[Mono-dev] String class speed improvements

marek safar marek.safar at seznam.cz
Wed Nov 22 18:10:20 EST 2006


Hello Paulo,

 I added some immediate comments.


> > +		unsafe int InternalIndexOfAny (char[] anyOf, int startIndex, int count)
> > +		{
> > +			if (anyOf.Length == 0)
> > +				return -1;
> > +
> > +			if (anyOf.Length == 1)
> > +				return IndexOfImpl (anyOf [0], startIndex, count);
> > +
> > +			int anyOfLength = anyOf.Length;
> > +			fixed (char* any_ptr = anyOf) {
> > +				char highest = *any_ptr;
> > +				char lowest = *any_ptr;
> > +
> > +				for (int i = 1; i != anyOfLength; ++i) {
> > +					if (any_ptr[i] > highest) {
> 
> When I did similar optimizations I used a slightly different pattern.
> Instead of using an index var (i in this case), use a pointer to the end
> of the data and change the condition in the loop to p < endp, with p
> being the pointer to the char that is increased at each iteration
> instead of increasing i and then indexing.
> Anyway, I think we should have a fast path here for small strings: if
> the string is small and anyOf is large, we waste a lot of time.
> This is way I always suggested, when optimizing string methods, to
> create benchmarks that exercise many different situations, so that a
> proper balance can be had. Your test bench should have different lengths
> of strings, typically of 0, 3-4, 6-8, 10-20, 30-40, 100 and 1000 chars.
> The anyof array could be of 0, 1, 3, 5, 10, 20 chars.

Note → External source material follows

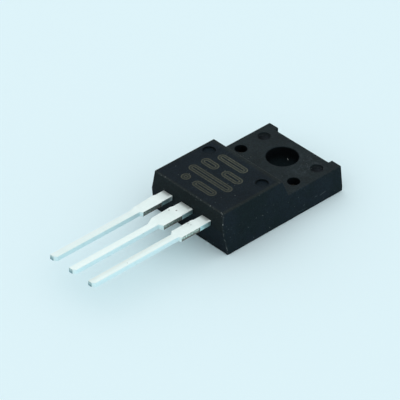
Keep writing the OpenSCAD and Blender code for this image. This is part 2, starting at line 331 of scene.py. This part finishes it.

I had this on the mind I will try to add some fast paths.

> 
> > +						if (*s1_ptr > highest || *s1_ptr < lowest) {
> > +							s1_ptr++;
> > +							continue;
> > +						}
> > +
> > +						// We have always at least 2 characters
> > +						if (*s1_ptr == *any_ptr || *s1_ptr == any_ptr[1])
> > +							return i;
> > +
> > +						int ii = anyOfLength;
> > +						while (ii > 2) {
> > +							if (*s1_ptr == any_ptr[ii] || *s1_ptr == any_ptr[ii - 1])
> > +								return i;
> > +
> > +							ii -= 2;
> > +						}
> > +
> > +						if (ii > 1 && *s1_ptr == any_ptr[2])
> > +							return i;
> 
> Did you experiment also with a simple loop here (using the usual end
> pointer as well instead of ii)? It should be a good balance between
> the speed with small and big anyof arrays.

Yes, I did and for was usually slower. IIRC was definitely slower with mono JIT.

> 
> > +		{
> > +			fixed (char* start = &start_char) {
> > +				char* s1_ptr = start + startIndex;
> > +
> > +				while (count >= 8) {
> > +					if (*s1_ptr == value)
> > +						return startIndex;
> > +					if (s1_ptr[1] == value)
> > +						return startIndex + 1;
> > +					if (s1_ptr[2] == value)
> > +						return startIndex + 2;
> > +					if (s1_ptr[3] == value)
> > +						return startIndex + 3;
> > +					if (s1_ptr[4] == value)
> > +						return startIndex + 4;
> > +					if (s1_ptr[5] == value)
> > +						return startIndex + 5;
> > +					if (s1_ptr[6] == value)
> > +						return startIndex + 6;
> > +					if (s1_ptr[7] == value)
> > +						return startIndex + 7;
> > +
> > +					s1_ptr += 8;
> > +					startIndex += 8;
> > +					count -= 8;
> > +				}
> 
> Use an end pointer here, too and you can drop one hot var.

I tried this but it is definitely slower on x86. If I replace

if (s1_ptr[1] == value)

with

if (*++s1_ptr == value)

the JIT code is slower (10-15%) because it has to to 
movzx eax,word ptr [edi] anyway plus it has to do 2 times
inc edi.
When I use indexer movzx is still there with extra constant
but no more inc or adds

> > +
> > +				if (count >= 2) {
> > +					if (*s1_ptr == value)
> > +						return startIndex;
> > +					if (s1_ptr[1] == value)
> > +						return startIndex + 1;
> > +
> > +					s1_ptr += 2;
> > +					startIndex += 2;
> > +					count -= 2;
> > +				}
> > +
> > +				return count != 0 && *s1_ptr == value ? startIndex : -1;
> 
> A simple loop for the last 3 chars would likely be better here.
> Also check if unrolling 8 times really has big perf differences:
> if we could unroll just four times it would be better for smaller
> strings.

Unrolling is always faster when I remove 8 times unrolling I lose
10-15%.

> 
> > +		/* This method is culture-insensitive */
> > +		unsafe int LastIndexOfImpl (char value, int startIndex, int count)
> > +		{
> 
> Same comments as for the test above, additionally, it might be better to
> avoid negative indexes.

Surprisingly I found it the fastest way.

> 
> > @@ -1100,7 +1270,14 @@
> >  		/* This method is culture insensitive */
> >  		public String Replace (char oldChar, char newChar)
> >  		{
> > -			return InternalReplace (oldChar, newChar);
> > +			if (this.length == 0 || oldChar == newChar)
> > +				return this;
> > +
> > +			int start_pos = IndexOfImpl (oldChar, 0, this.length);
> > +			if (start_pos == -1)
> > +				return this;
> > +			
> > +			return InternalReplace (oldChar, newChar, start_pos);
> 
> Instead of changing the icall, just implement all the method in managed
> code.

OK, I will change it. It is easier for me. I just thought we are trying to do an allocation
in unmanaged code primary.


Thank you for the review.

Marek



More information about the Mono-devel-list mailing list